Libète oswa lanmò: The language of protest
By Zyheim Bell
Eden Lewis, a senior English major, put it best, “an activist is someone who feels compelled to act.”
A physical response to the injustices of the world around them, forces activists to speak out and to fight against it. For an activist, it goes against their nature to standby while the world around them suffers.
I am not an activist, but I come from people who defied and rebelled against the systems set in place to hold them back — to be Black is to stand in resistance.
“Libète oswa lanmò.” Liberty or death. It is the decree of the Haitian people, a testament to the strength and resilience of the people. They rebelled and made it known they would choose death over servitude, that they would fight before ever allowing themselves to be returned to bondage.
I have grown complacent and feel as if I have shamed my people; I stifle the pit in my stomach and hold back the words that want to escape my mouth. This defies every part of me screaming that there is something wrong in the world.
I have lost the language of protest, the voice that used to compel me to stand up for not just myself, but those around me. I have grown tired of speaking up and advocating to a world that does not want to hear.
However, students like Itunu Adebayo, a double major in criminal justice and psychology, reminded me of the voice I lost. Adebayo shared she does not allow the lack of response from the world to shut her down. Instead, she advocates in spite of the world and holds her anger, reminding herself that it is real and justified.
Adebayo speaks power into her communities and to those around her. She protests by being loud, being heard and not allowing anyone to label who she is.
Protest does not have to be large. You do not have to topple the government, you do not have to rally thousands of people and you do not have to be the most outspoken person.
As Adebayo put it, protesting is using your voice in the small ways you can: posting on social media, attending a peaceful rally or sit-in and even talking to your loved ones.
Lewis said protesting can be as simple as community engagement, taking a dollar and donating to a crowdfund or GoFundMe.
Protest is self-advocacy, in a world where shame is a tool used by those who wish to oppress.
Protest is love in a world where who you love has become political.
Protest is empowering those around you, looking beyond yourself in a capitalist society focused on the individual.

Graphic by Jazmine Greene/The Rider News
Lewis said that anger is what we should be feeling.
I am angry with myself and the world. When I open my phone to headlines of death in Gaza, Sudan, Congo and right here in America, it enrages me — a visceral anger that makes my body shake, a heat so raw it burns in my stomach. Yet, I have not spoken out against it.
Brutality is just as much of a language as protest. A dark whisper of jealousy and hate, the act of dehumanization and subjugation. Brutality is beyond just the physical brute force, it is the installation of shame, it is the social death as you make someone’s identity a target, the words that sow hatred and anger into the hearts of the people around you. It is legislation and privilege. Money and corruption. It is the American way.

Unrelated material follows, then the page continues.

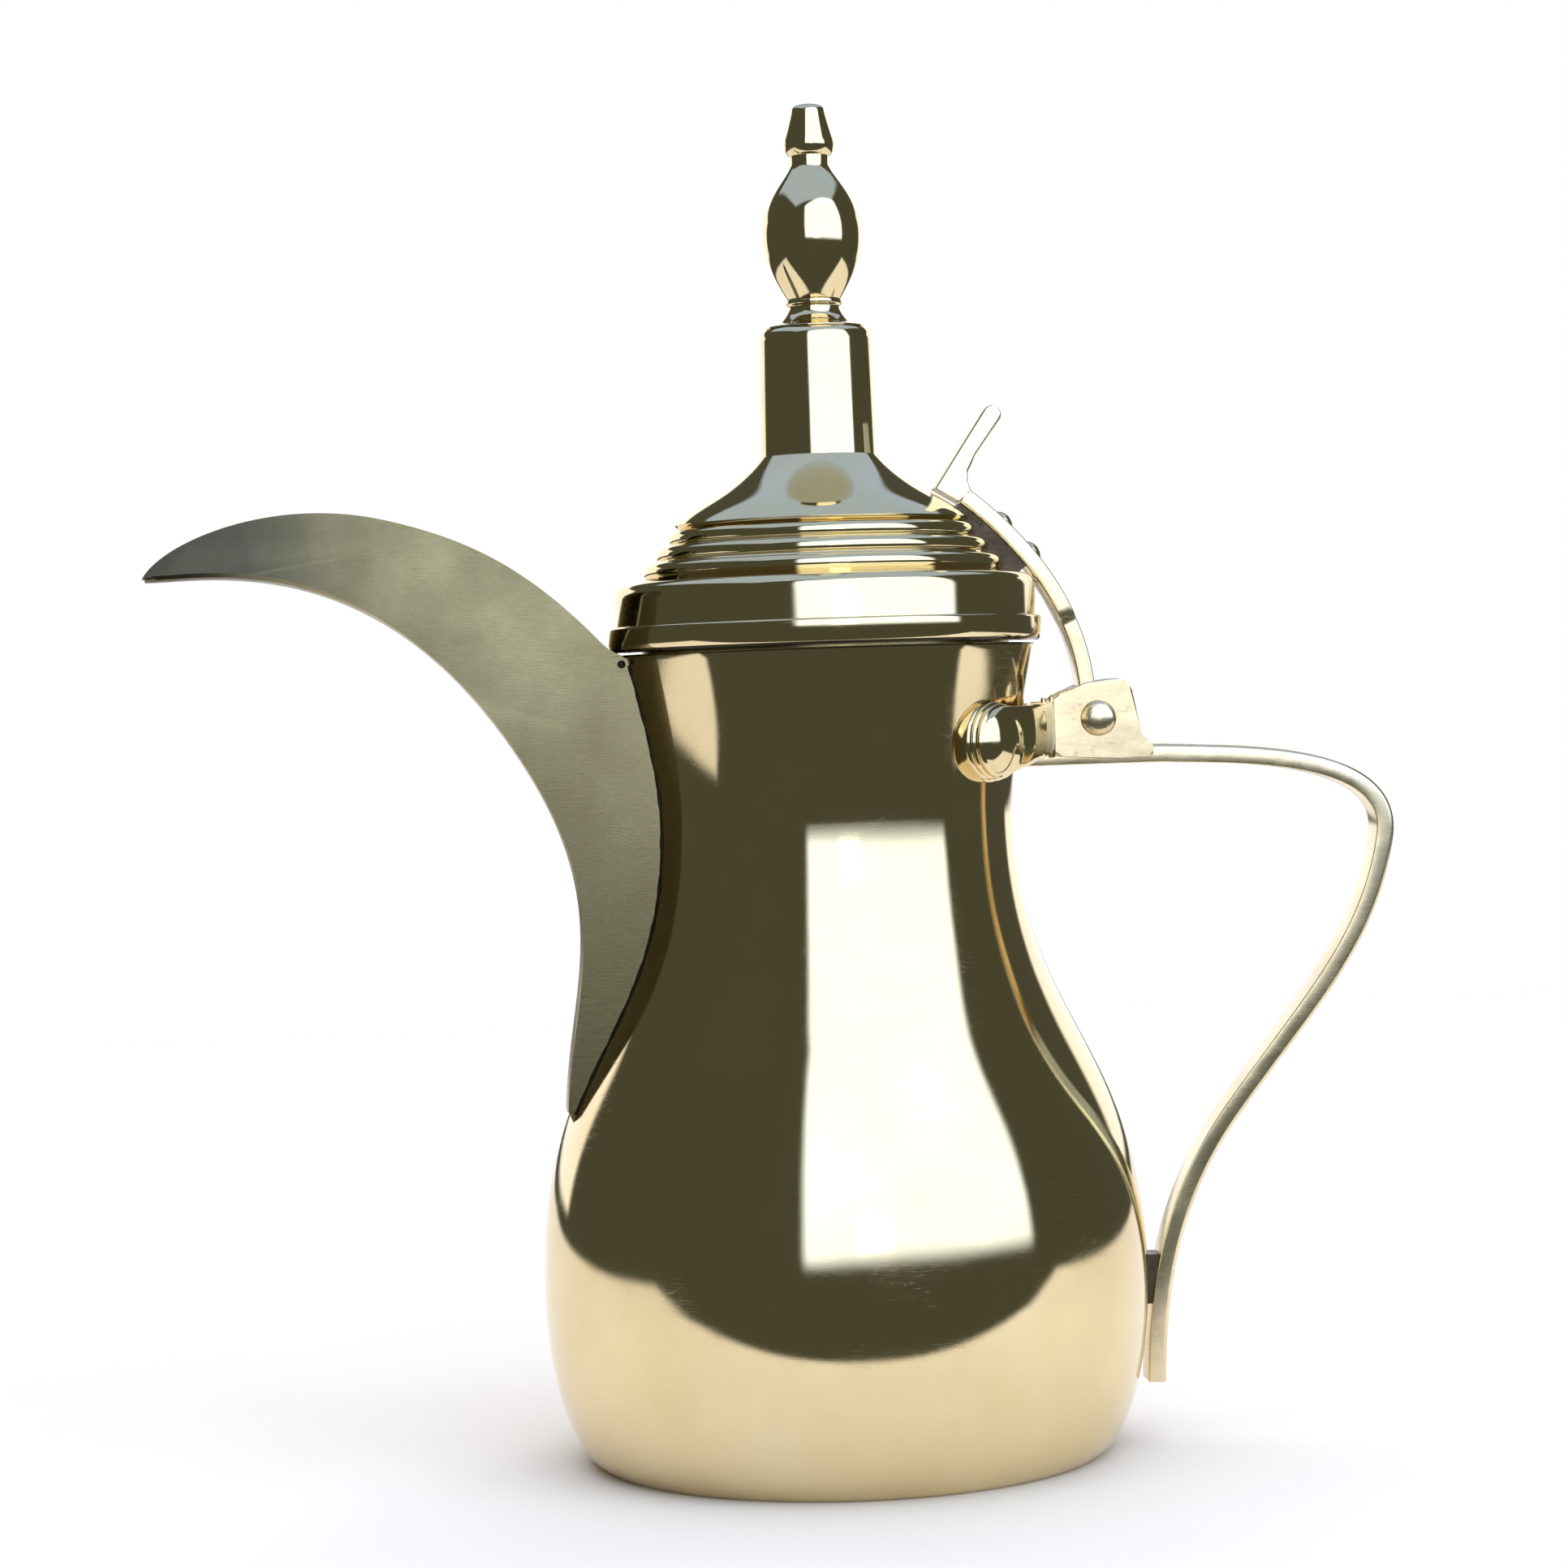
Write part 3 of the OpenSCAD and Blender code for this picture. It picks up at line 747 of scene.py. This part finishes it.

Brutality is a language that trumps protest, not because of raw strength but the shame it instills within those who act against it.
Dehumanization, to reduce one to that of an animal, is the goal of brutality; to leave one a hollow shell of themselves and carve out a new identity for them.
A fellow Rider student, who opted not to be named in this piece, stated that “the biggest act of defiance that you can do is living out loud.”
Brutality trumps protest when we condemn the actions of the oppressed and when we tell the oppressed to meet their oppressor with love and open arms, while violence tears through their communities.
How do we decide when someone has a “right” to violence? To what extent does brutality warrant violence?
Adebayo said, “Violence wouldn’t be necessary in a society that believed in justice.”
This is not a call to violence though, nor is it a decree for everyone to take up arms and become an activist.
Zora Neale Hurston, a Harlem Renaissance writer is famously quoted, “If you are silent about your pain, they’ll kill you and say you enjoyed it.”
That is what this is about. Speak up and speak out.